* begin TASK INPUT *
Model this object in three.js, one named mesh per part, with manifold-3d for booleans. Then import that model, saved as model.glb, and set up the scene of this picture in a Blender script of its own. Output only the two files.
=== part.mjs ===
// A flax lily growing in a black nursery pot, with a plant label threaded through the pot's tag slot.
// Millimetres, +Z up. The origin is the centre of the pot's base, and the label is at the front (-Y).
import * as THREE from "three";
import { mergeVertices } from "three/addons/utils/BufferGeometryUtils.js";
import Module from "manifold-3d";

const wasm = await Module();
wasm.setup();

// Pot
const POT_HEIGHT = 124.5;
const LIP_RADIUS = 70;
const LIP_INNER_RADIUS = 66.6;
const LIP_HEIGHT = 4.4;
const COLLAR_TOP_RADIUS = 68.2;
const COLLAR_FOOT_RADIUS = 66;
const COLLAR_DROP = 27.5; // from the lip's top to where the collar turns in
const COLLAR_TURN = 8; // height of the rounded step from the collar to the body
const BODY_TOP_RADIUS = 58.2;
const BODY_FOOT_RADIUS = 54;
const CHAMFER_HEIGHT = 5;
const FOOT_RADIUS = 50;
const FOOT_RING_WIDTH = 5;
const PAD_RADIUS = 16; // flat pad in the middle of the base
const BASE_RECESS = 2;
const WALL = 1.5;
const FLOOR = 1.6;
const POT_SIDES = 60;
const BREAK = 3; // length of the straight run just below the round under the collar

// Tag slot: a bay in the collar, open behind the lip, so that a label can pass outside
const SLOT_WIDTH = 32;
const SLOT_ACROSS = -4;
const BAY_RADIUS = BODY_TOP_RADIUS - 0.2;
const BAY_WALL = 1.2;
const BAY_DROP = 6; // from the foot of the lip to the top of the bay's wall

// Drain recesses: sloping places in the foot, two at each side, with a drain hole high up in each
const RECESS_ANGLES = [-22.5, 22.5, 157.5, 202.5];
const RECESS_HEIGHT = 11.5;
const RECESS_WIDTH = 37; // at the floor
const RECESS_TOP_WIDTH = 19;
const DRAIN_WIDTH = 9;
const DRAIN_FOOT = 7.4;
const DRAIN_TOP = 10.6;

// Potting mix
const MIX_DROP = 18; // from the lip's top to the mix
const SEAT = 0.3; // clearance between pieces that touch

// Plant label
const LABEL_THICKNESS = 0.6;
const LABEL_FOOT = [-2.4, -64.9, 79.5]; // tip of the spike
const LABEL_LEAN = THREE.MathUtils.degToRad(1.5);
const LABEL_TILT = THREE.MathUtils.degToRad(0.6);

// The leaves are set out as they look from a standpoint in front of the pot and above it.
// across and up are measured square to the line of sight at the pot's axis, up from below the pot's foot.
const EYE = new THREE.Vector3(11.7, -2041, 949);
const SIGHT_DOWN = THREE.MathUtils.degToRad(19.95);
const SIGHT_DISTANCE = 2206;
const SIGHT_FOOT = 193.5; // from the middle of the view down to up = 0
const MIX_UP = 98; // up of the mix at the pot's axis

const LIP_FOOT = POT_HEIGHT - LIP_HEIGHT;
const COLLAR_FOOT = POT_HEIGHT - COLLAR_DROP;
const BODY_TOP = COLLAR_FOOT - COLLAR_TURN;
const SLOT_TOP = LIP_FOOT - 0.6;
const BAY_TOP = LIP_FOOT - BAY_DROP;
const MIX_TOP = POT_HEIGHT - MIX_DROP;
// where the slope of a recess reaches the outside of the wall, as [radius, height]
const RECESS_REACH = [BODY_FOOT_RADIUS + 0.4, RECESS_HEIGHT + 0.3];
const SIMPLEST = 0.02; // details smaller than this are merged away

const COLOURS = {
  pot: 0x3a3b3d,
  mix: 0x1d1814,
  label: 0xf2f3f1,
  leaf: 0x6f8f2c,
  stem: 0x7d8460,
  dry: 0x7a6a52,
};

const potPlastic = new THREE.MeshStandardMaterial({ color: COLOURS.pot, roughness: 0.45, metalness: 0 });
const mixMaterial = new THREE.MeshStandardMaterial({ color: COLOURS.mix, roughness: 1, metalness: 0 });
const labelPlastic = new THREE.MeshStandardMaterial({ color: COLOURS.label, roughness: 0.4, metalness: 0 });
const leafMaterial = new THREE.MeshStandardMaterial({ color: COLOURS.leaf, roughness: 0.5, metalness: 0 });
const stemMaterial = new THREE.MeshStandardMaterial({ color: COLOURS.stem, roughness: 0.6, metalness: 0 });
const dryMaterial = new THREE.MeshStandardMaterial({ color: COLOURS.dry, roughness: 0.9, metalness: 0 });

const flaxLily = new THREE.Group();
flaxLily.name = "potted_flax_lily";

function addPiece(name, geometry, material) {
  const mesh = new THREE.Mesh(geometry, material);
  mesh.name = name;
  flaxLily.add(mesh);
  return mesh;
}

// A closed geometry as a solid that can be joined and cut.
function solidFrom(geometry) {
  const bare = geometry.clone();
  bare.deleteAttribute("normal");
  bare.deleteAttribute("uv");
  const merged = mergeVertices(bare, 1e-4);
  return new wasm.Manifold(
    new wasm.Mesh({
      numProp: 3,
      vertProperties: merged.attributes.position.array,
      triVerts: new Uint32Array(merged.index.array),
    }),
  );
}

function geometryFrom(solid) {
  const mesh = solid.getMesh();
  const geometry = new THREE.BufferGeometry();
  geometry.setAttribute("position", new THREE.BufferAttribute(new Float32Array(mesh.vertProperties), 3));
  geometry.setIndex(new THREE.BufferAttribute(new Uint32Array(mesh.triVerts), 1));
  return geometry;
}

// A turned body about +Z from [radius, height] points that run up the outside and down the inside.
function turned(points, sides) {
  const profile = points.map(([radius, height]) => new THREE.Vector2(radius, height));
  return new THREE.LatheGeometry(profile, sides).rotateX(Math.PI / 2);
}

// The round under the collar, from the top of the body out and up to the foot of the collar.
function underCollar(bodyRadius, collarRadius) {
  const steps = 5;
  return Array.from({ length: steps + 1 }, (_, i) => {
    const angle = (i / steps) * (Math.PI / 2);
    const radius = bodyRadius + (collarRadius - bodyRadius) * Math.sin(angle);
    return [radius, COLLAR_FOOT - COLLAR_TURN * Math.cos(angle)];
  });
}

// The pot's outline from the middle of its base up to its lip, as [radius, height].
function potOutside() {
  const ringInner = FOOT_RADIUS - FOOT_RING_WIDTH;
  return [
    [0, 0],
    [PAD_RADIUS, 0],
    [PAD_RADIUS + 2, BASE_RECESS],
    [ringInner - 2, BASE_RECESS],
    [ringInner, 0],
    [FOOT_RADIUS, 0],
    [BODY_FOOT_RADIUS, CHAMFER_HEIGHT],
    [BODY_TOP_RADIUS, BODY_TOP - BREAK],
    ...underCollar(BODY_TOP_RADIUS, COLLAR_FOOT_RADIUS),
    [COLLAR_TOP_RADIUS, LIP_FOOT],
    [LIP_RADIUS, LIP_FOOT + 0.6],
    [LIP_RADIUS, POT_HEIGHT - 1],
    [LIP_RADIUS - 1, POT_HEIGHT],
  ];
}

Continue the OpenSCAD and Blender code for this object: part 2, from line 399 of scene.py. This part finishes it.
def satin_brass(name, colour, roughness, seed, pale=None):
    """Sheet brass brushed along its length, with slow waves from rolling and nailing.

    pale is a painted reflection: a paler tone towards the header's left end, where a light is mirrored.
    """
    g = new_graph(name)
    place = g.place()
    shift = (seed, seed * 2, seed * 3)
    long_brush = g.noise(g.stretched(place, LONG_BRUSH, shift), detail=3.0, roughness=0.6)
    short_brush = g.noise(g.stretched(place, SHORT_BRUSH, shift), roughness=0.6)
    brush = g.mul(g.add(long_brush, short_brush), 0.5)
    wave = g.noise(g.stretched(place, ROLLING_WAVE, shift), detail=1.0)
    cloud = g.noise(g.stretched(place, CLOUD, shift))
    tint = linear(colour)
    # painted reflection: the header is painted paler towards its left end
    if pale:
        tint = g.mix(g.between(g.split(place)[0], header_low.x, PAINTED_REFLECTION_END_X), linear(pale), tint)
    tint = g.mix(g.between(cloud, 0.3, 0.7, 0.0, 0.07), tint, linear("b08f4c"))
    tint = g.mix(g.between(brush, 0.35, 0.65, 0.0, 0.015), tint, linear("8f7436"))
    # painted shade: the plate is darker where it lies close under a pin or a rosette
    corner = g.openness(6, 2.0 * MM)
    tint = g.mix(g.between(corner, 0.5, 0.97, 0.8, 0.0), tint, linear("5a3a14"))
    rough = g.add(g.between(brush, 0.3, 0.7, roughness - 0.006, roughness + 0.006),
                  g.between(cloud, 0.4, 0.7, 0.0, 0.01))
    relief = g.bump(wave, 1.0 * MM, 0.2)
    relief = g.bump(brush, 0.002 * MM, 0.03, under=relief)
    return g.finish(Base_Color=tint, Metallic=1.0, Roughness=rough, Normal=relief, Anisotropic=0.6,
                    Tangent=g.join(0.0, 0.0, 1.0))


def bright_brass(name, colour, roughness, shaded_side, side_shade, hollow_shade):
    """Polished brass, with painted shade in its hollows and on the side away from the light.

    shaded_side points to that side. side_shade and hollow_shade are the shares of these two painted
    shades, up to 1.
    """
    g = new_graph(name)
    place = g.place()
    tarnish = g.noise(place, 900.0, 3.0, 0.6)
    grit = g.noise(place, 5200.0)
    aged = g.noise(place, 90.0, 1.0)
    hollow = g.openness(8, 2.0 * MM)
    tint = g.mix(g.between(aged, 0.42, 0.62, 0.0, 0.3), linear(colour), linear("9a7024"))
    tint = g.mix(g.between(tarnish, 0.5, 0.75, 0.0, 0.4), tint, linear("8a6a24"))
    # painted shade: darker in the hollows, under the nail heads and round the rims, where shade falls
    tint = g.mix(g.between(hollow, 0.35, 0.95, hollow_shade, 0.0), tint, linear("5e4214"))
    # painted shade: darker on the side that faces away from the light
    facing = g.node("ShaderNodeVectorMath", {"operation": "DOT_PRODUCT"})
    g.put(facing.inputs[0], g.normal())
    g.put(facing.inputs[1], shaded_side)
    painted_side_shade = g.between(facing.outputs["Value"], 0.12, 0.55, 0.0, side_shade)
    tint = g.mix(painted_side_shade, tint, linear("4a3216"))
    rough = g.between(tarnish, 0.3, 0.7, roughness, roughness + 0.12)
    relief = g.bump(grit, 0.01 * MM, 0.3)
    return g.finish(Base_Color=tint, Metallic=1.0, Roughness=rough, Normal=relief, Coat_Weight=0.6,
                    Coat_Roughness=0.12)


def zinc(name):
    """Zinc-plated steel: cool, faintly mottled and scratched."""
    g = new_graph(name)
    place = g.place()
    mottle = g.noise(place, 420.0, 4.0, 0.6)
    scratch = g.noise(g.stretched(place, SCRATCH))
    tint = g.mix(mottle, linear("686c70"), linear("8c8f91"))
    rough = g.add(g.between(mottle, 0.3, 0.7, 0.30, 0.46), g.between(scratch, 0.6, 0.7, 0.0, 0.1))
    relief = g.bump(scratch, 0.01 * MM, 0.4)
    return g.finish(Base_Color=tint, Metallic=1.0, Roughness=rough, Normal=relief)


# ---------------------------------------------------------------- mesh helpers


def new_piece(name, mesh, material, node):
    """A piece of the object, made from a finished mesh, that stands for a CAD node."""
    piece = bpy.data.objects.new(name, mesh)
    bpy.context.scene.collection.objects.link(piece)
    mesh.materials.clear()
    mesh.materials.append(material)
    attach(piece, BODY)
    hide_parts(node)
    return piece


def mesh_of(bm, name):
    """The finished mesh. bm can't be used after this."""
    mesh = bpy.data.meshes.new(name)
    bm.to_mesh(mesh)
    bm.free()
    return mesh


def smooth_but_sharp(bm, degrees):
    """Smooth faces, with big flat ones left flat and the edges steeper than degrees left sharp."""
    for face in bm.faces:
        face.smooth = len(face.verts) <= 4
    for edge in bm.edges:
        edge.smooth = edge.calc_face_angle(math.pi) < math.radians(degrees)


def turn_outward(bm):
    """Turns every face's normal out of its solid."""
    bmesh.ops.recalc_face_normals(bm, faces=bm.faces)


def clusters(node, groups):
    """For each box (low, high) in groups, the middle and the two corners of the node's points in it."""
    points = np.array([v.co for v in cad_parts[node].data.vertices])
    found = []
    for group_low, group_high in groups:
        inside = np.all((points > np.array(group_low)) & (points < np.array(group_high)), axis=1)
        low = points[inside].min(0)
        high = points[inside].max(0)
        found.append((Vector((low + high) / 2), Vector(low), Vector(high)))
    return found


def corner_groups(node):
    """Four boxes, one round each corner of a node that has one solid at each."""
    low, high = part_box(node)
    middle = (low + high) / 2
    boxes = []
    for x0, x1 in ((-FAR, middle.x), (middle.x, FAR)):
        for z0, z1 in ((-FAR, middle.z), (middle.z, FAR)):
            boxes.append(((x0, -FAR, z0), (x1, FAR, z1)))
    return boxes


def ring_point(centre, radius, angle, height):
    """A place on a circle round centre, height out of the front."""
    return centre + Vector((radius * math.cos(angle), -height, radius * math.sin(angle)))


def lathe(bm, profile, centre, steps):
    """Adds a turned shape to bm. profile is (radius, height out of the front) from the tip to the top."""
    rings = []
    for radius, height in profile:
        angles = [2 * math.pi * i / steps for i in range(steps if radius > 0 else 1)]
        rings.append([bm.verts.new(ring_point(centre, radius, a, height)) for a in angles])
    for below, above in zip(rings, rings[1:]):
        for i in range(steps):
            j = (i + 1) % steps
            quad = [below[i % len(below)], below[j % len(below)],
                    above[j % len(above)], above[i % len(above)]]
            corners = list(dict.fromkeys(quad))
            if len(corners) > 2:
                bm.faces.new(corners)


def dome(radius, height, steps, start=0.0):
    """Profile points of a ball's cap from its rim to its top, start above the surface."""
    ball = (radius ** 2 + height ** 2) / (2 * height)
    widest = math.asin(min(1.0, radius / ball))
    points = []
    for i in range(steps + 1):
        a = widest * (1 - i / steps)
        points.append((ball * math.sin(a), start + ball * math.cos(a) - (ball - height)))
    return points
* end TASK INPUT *
* begin TASK INPUT *
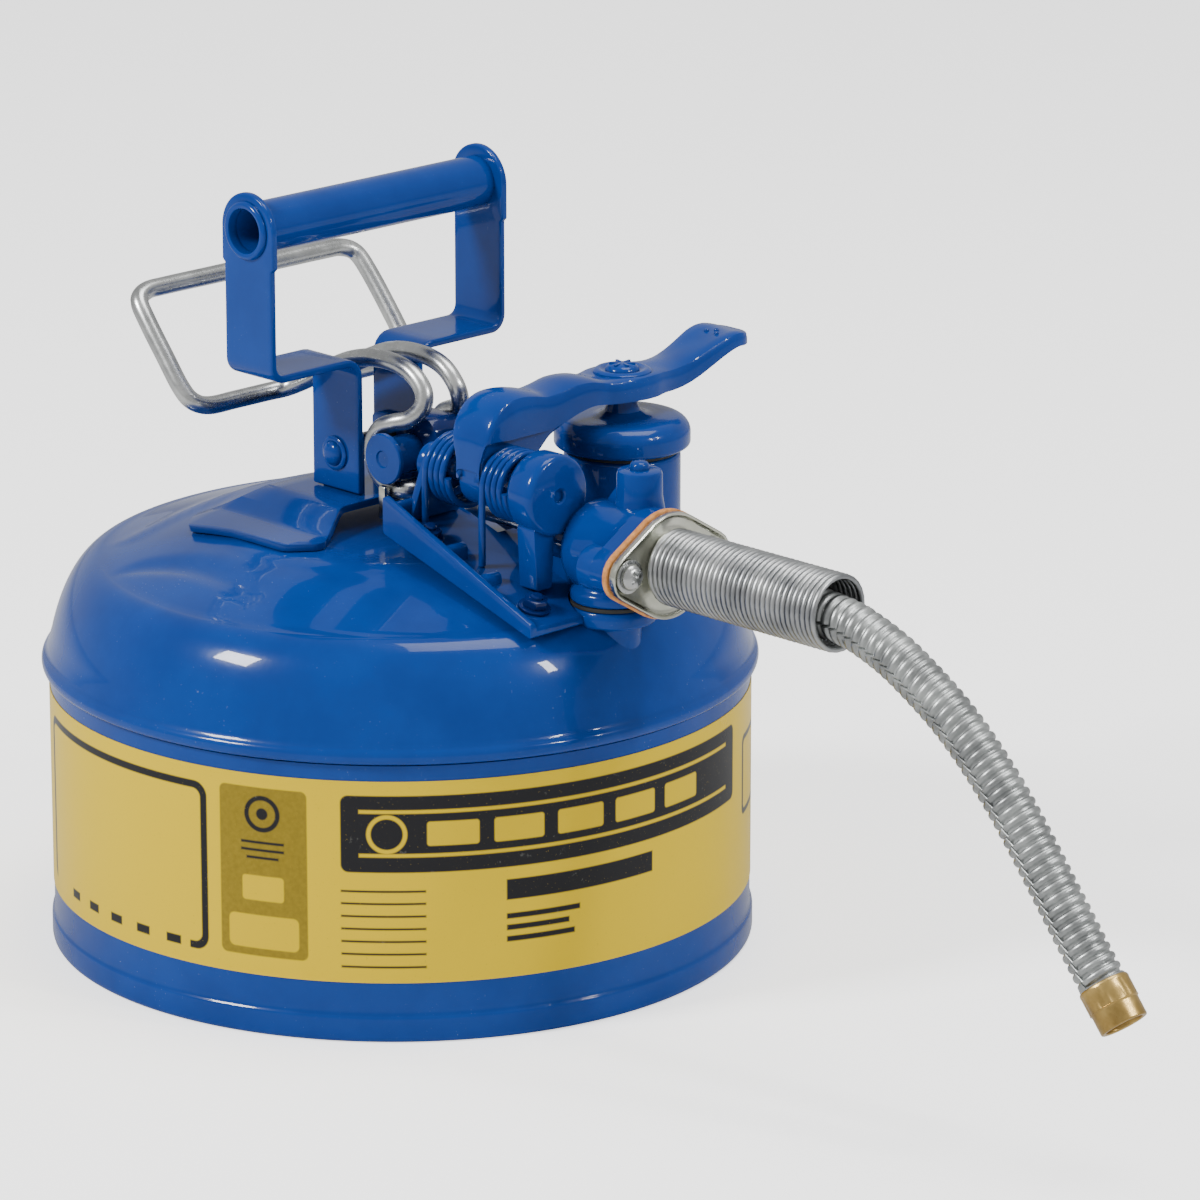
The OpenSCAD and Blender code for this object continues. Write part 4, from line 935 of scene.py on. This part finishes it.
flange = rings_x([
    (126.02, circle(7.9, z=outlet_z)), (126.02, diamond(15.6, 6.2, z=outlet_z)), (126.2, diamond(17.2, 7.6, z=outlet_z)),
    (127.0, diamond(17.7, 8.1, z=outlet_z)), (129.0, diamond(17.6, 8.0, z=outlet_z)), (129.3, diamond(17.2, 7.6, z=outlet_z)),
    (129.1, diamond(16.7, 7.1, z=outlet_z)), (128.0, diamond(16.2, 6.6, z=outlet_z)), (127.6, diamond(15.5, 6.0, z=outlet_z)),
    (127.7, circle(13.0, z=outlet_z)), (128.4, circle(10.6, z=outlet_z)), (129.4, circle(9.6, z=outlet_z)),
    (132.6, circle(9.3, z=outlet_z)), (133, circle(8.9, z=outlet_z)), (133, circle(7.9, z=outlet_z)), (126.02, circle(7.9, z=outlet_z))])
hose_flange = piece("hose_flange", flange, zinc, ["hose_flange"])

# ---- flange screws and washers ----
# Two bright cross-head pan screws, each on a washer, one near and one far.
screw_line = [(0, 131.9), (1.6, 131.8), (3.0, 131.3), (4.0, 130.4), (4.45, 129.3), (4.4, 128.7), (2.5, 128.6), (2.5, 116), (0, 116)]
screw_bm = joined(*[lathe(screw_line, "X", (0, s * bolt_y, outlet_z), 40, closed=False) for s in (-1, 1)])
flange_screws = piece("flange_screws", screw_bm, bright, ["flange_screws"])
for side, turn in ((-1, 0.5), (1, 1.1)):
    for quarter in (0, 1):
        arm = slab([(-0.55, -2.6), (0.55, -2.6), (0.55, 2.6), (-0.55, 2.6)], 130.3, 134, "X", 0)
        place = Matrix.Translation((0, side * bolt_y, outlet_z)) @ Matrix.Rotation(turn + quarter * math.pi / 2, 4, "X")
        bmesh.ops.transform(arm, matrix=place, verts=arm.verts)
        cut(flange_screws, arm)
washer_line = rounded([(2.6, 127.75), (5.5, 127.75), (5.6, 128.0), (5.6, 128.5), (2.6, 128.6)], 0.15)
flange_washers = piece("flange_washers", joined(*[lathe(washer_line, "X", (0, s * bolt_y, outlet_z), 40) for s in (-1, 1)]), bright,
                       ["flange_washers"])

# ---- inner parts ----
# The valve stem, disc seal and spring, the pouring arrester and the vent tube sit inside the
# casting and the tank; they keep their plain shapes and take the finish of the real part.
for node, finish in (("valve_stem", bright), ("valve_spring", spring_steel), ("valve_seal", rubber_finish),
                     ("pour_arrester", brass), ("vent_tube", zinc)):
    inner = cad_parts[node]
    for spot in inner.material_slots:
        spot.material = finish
* end TASK INPUT *
Going down the listing above, begin printing at the line with "inner = cad_parts[node]" and finish with the line with "spot.material = finish", exactly as they appear.

__RESPONSE TO THE TASK__:
    inner = cad_parts[node]
    for spot in inner.material_slots:
        spot.material = finish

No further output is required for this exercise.